The resurgence in underwater vegetation is just one benefit of the “pollution diet” the Environmental Protection Agency created for the bay’s watershed, which includes six states and the District. By also altering urban surfaces to prevent excessive runoff and upgrading wastewater treatment plants, the plan has helped cut nitrogen pollution 23 percent and phosphorus pollution 8 percent. “Nutrients overfertilize the bay, creating huge blooms of algae that die and deplete oxygen from the water,” the authors explained. These nutrients also contribute to murkiness that blocks the sunlight grasses need.

Part of what makes the Chesapeake Bay program distinct from more traditional pollution control efforts is its proposed idea of “nutrient trading,” a flexible approach to meeting the watershed’s pollution diet. This allows, say, a wastewater plant that would have to spend a great deal of money complying with pollution limits to pay farmers to plant cover crops that reduce their nutrients instead. In this way, the easiest pollution reductions come first and the expensive ones are given more time.

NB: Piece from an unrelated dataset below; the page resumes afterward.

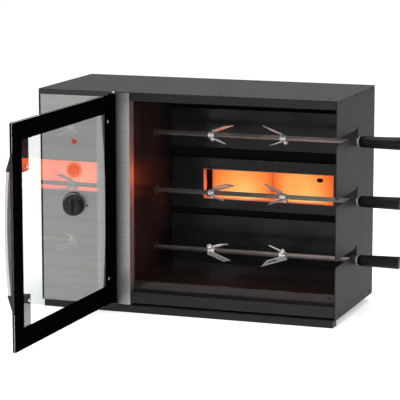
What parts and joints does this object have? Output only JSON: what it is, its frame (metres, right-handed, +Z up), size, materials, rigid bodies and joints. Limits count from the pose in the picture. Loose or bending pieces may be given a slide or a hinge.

President Trump has repeatedly insisted that he wants “crystal clear water.” The Chesapeake Bay’s cleanup program is beginning to produce just that, and it promises to demonstrate the value of efficient, market-based pollution controls, too. Yet Mr. Trump zeroed out the program in his budget. Thankfully, Congress appears poised to maintain funding.

Notwithstanding its recent progress, the bay still suffers from significant oxygen-depleted dead zones, excessive nitrogen runoff and other problems. Farm pollution from fertilizer and manure continues to be a major challenge. A sustained federal commitment is essential.